Night Ferry is Clyne's second commission from the CSO during her tenure as Mead Composer-in-Residence, a role she shares with Mason Bates. Her first new work for the CSO was 2011's Spangled Unicorn for brass ensemble, premiered during the CSO's MusicNOW contemporary music series. Members of the CSO have performed her steelworks (2006) for mixed ensemble and tape, and the elegiac string ensemble piece Within Her Arms (2008–2009); a future performance of Rapture (2005) for solo clarinet and tape is planned for later in the 2011–2012 season. In addition to these performances, Clyne is also involved in the CSO's community engagement and education initiatives, including working with incarcerated young women at the Illinois Youth Center Warrenville.

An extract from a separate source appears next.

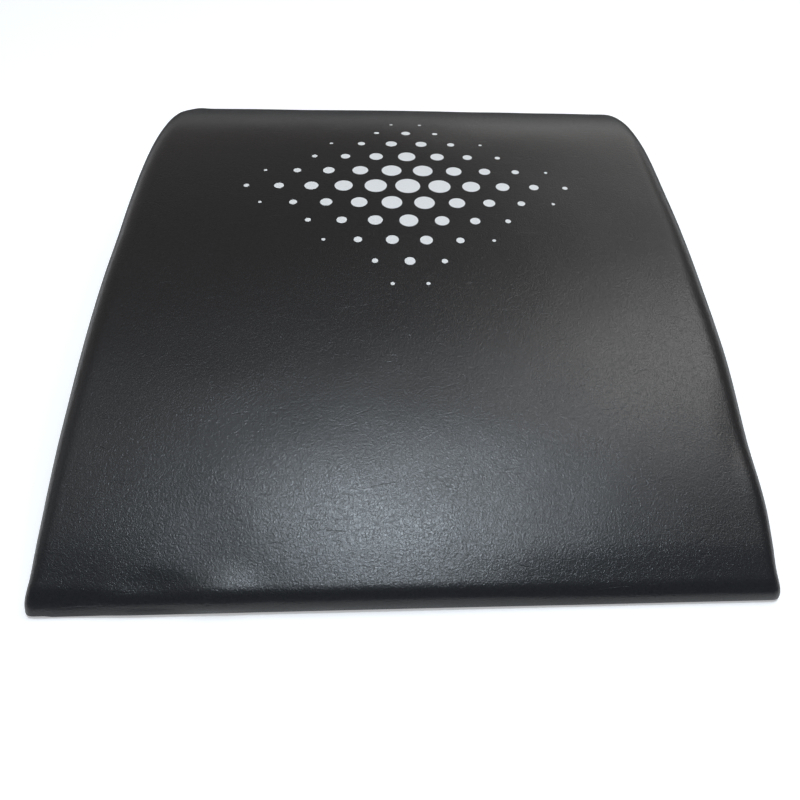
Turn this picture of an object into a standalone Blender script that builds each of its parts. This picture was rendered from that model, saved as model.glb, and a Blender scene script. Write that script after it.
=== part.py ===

Clyne, who has worked with choreographers, film directors, and visual artists, has been hailed by Time Out New York as "dazzingly inventive." Later this year, the Houston Ballet will present the world premiere of a new commissioned ballet, with music by Clyne and choreography by the daring and imaginative choreographer Nicolo Fonte. In late February, the Tzadik label will release an album of seven works for acoustic instruments and tape, including 1987 (2008), Roulette (2007), steelworks and Rapture. The composer was recently one of two guest composers at the 2011 Mizzou New Music Festival. Additionally, several of her works were presented during the 2011 Cabrillo Festival of Contemporary Music in California, including Within Her Arms (praised by The New Yorker and the Los Angeles Times) and the U.S. premiere of her arrangement of one Benjamin Britten's earliest works, A Hymn to the Virgin (1930, rev. 1934, arr. 2010), followed by her companion piece Lady Flow'r (2010).

> For more information on Anna Clyne, click here.
> To view the full score to Night Ferry, click here.
> For more information and tickets to the world premiere of Night Ferry, click here.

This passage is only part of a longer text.